▶ **Task objective**: Each line from the beginning of the data below through the line containing "between the feet." should be repeated exactly, please.

▶ **Exercise materials**:
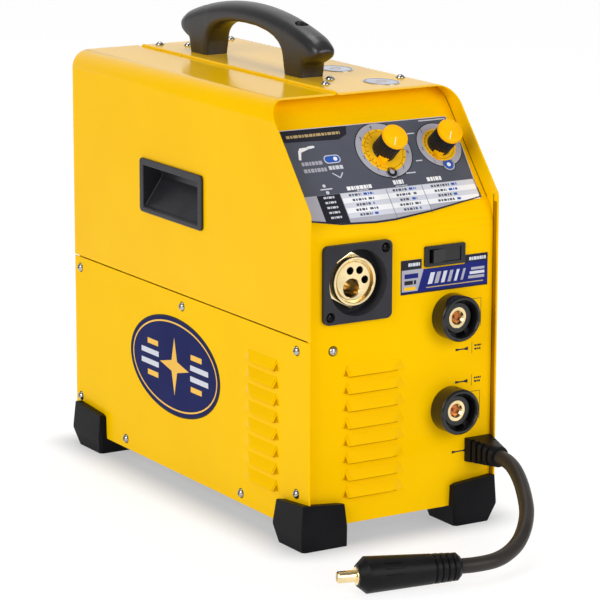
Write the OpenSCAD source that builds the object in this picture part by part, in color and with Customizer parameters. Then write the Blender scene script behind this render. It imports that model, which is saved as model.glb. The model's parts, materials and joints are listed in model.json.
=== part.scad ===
// Portable MIG welding machine with a wire bay under a top-hinged door.
// The front faces -Y, the door is on the -X side and +Z is up.
// The origin is on the floor, midway between the feet.

/* [Case] */
// Width over the two side panels
case_w = 186; // [182:1:190]
// Depth from the front edge to the rear edge
case_d = 416; // [414:1:420]
// Height of the roof above the floor
roof_z = 368; // [366:1:372]
// Height of the underside of the case above the floor
case_z = 14; // [13:0.5:15]
// How far the case sits to the right of the feet's centre line
case_x = 3; // [2.5:0.5:3.5]
// Thickness of the sheet steel
sheet = 1.2; // [1:0.1:1.3]
// Outer radius of the bends along both long roof edges
edge_r = 16; // [14:1:17]

/* [Front] */
// Height where the front edge of the case starts to slope back
brow_z = 283.5; // [282:0.5:285]
// How far back the sloping front edge runs on its way up to the roof
brow_run = 70; // [68:1:72]
// How far the lower front panel sits behind the front edge
panel_inset = 6; // [5.5:0.5:6.5]
// How far the sloping control face sits below the sloping edge
brow_inset = 15.5; // [15:0.5:16]
// Outer radius of the bend between the two front faces
brow_r = 30; // [28:1:32]

/* [Door] */
// Distance of the roof seam from the left side panel
seam_in = 70; // [68:1:72]
// Height of the lower edge of the door
door_z = 178.2; // [178:0.2:180]
// Radius of the hinge knuckles
knuckle_r = 2; // [1.8:0.1:2.2]
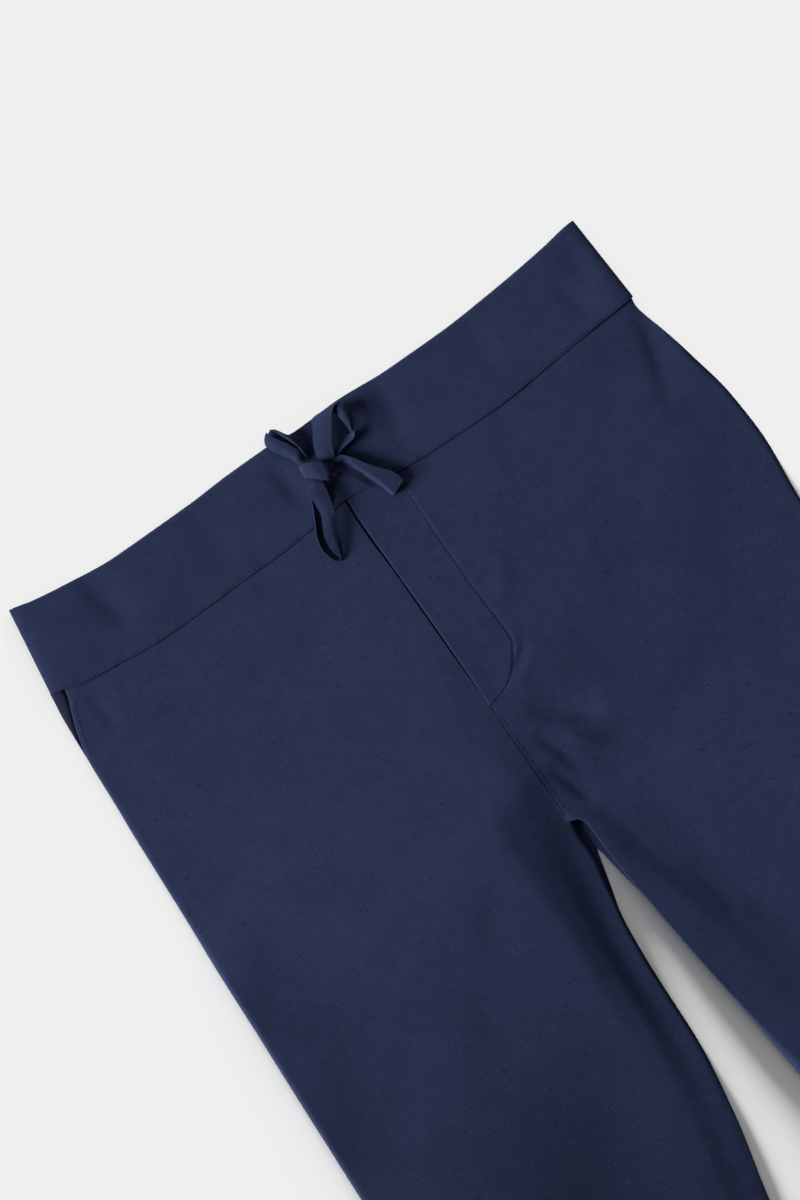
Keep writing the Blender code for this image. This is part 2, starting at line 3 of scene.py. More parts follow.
import bmesh
import bpy
import numpy as np
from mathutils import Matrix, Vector


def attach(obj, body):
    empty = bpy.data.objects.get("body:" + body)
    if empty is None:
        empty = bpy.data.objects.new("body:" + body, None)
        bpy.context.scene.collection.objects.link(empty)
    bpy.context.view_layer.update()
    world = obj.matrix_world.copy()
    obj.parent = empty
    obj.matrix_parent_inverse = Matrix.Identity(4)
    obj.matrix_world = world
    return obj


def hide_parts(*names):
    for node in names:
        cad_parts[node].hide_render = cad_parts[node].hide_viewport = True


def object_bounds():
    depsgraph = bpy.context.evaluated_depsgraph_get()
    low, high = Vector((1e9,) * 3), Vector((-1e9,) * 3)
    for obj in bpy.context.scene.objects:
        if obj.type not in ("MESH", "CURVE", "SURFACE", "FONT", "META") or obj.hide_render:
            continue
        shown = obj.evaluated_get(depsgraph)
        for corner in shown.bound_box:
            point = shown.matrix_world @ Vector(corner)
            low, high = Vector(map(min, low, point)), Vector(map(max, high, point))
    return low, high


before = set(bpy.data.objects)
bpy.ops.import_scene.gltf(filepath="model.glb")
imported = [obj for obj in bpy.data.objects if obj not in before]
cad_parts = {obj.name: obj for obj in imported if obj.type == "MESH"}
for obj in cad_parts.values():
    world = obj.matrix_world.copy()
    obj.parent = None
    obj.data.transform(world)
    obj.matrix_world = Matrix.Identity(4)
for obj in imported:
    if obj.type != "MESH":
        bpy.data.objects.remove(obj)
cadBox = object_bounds()
print("frame loaded")

# Right and left are the wearer's, so the right leg lies at -X. Down is the distance from the
# waistband's corners towards the hems. Tables of places are in mm, all else is in metres.
garment = {
    "length": cadBox[1][1] - cadBox[0][1],
    "wall": 0.0011,
    "edge": 0.0024,  # height of the front at its free edges
    "roll": 0.013,  # how far in from an inner edge it reaches the crown
    "sideTightness": 4.0,  # how many times as fast it does at the outer sides
    "rightRoll": 0.0025,  # how far in where the inner legs stand up
    "leftRoll": 0.0004,
    "standFrom": (0.29, 0.32),  # where they come to stand up, and where they lie down again
    "standTo": (0.62, 0.46),
    "crotch": 0.3147,
    "apart": (-0.004, 0.014),  # from here to here past the crotch the inner edges round off
    "blend": 0.003,  # how near the middle the heights of the two legs run together
    "hem": 0.030,
    "hemRaise": 0.00045,
    "hemStep": 0.0012,
    "outline": (  # down, right side, right inner leg, left inner leg, left side
        (60, -228.4, -1.6, -1.6, 224), (71, -229.6, -2.2, -2.3, 222.2),
        (80, -230.8, -2.7, -2.8, 224), (92, -231.8, -2.7, -2.9, 227.6),
        (115, -233.3, -2, -2.2, 233.6), (149, -235.1, -1.6, -1.7, 240.5),
        (183, -237.1, -1.4, -1.4, 242.5), (228, -239.3, -0.9, -1, 239.1),
        (288, -242.3, -0.9, -1, 237.5), (314, -243.1, -0.8, -0.9, 238),
        (316.2, -243.2, -0.6, 0.4, 238.2), (318, -243.3, -0.5, 4.6, 238.3),
        (321.5, -243.4, -0.4, 7, 238.5), (328, -243.8, -0.3, 8.1, 238.9),
        (342, -244.4, -0.4, 8.4, 239.8), (363, -245.4, -3.6, 9.8, 241.2),
        (397, -246.7, -8.8, 13.3, 243.4), (435, -248.3, -11.2, 17.4, 245.6),
        (475, -249.9, -12.4, 22.5, 247.8), (531, -251.9, -20, 28.7, 250.6),
        (588, -253.7, -32.7, 36.2, 253.1), (660, -255.6, -45.5, 46.2, 255.3),
        (750, -257.1, -54.8, 54.8, 257), (860, -257.9, -61, 61, 257.9),
        (1060, -258.2, -65.5, 65.5, 258.2),
    ),
}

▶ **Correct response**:
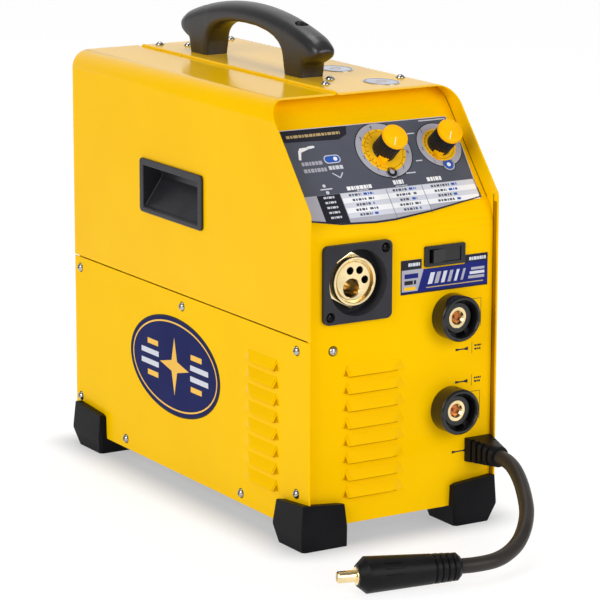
Write the OpenSCAD source that builds the object in this picture part by part, in color and with Customizer parameters. Then write the Blender scene script behind this render. It imports that model, which is saved as model.glb. The model's parts, materials and joints are listed in model.json.
=== part.scad ===
// Portable MIG welding machine with a wire bay under a top-hinged door.
// The front faces -Y, the door is on the -X side and +Z is up.
// The origin is on the floor, midway between the feet.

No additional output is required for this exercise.